During the recapitulation process the child self and the adult self learn to trust and feel safe with each other. They learn, no matter what is encountered or presented, that they can and will handle anything together in a nurturing and loving manner, without judgment or fear, unconditionally committed to a new and open relationship with each other. With that deep work done, the innocence of the child self merges with the maturity of the adult self and together they are not only ready to lead a new and fulfilling life, but fully open to experiencing all the joys and love that adulthood offers.

Perhaps the greatest challenge for the adult self is to encounter the pure innocence of the child self and to not succumb to a deep sadness and protectiveness that freezes the ability to bring that innocence into life. All innocence must experience the wounding of life outside the protectorate of the fairytale. For innocence to continue life in this world, it must grow to know about pain and suffering.

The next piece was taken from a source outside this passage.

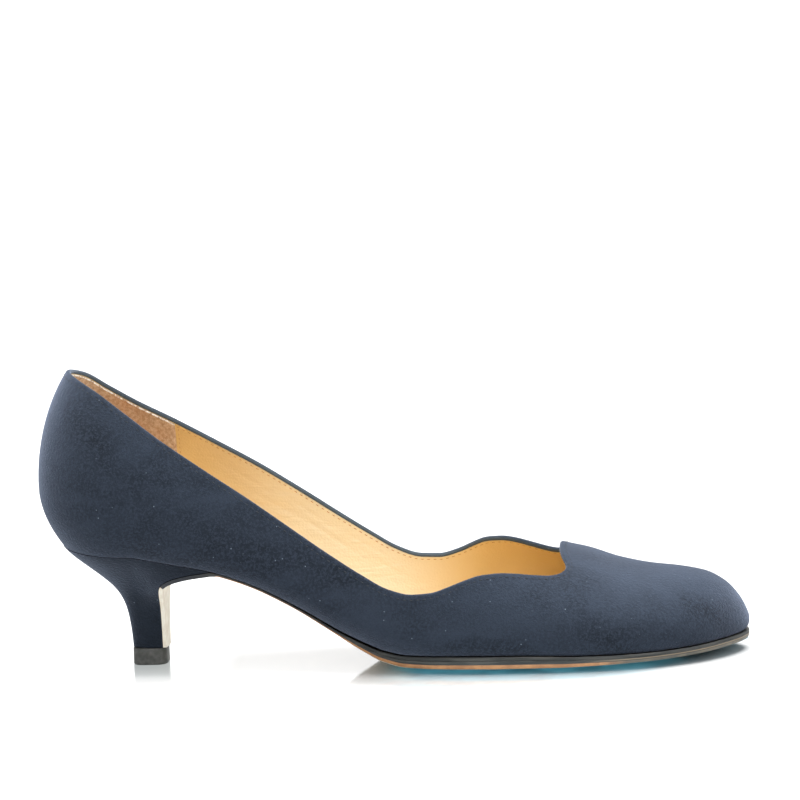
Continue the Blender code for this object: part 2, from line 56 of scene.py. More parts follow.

Resolution, acceptance, fulfillment... - Art by Jan Ketchel
Resolution, acceptance, fulfillment…
– Art by Jan Ketchel

Buddha’s father attempted to encase him in a painless magical kingdom, a fairytale world that he would never leave. Eventually, however, Buddha did go out into the real world and fully experience the woundings of the real world, as did Christ in his own ending on the cross. Nonetheless, it was through such woundings, and the ability to not get swallowed up by them, that each of these teachers eventually ascended to their spiritual enlightenment.

The path laid out for the adult self is to let our innocence out into this world and, through the trials and experiences in its human and spirit suffering, to find fulfillment in the enlightenment of the full human spiritual journey. This is true child care.